空腹も満たされたので、再び散歩モードに切り替えて歩く。とにかく天気が良い。
気分が良いので、易経古事記の関係について、延々と妻に説明しながら歩く。
やがて、テニスボールの跳ねる音を聴きながら、いつものイチョウ並木を聖徳記念絵画館
の方にはいっていく。聖徳記念絵画館というところは、一度は観賞してみたいのだが、
今日も時間の関係で近くを通るだけに思いとどまる。いちおう建物の周囲を一周してみた。

千駄ヶ谷駅のガードをくぐりぬけ、新宿御苑に入る。絶滅危惧植物展だかなんだかで、
幸運なことに入場料が無料になっていた。妻と手を繋いで堂々と入園する。
バラ園の周りには、出航する外遊船を橋桁から紙テープで見送る人々のように、
散り行く花の前で未練がましく繰り返しシャッターを切るおじさん達やおばさん達が
集まっていた。

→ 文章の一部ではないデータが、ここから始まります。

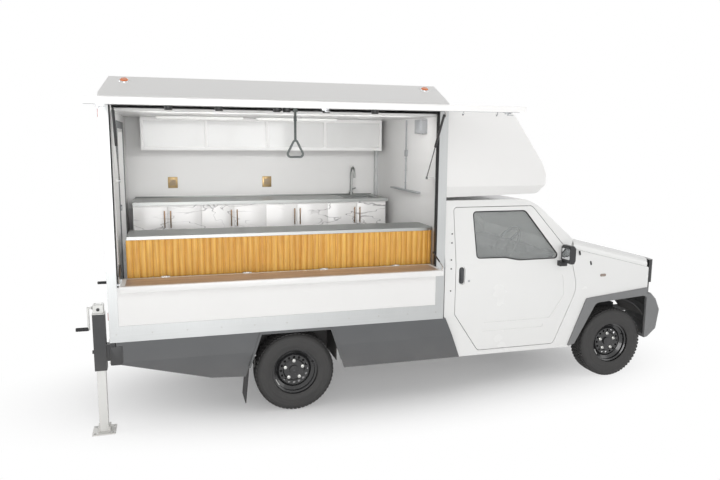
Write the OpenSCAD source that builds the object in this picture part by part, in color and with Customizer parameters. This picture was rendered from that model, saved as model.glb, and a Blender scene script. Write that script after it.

木陰を選らんで散歩しつつ、ビワの木の側のベンチに座って子供達が
遊んでいるのを眺めたりした。どこまでも青い芝生が広がっている遥か向こう側に、
背の高いビルが立ち並んでいるのが見えた。

新宿駅から電車に乗って池袋まで戻る。
スターバックスでコーヒーを飲み、本屋でハリーポッターの最新刊を予約する。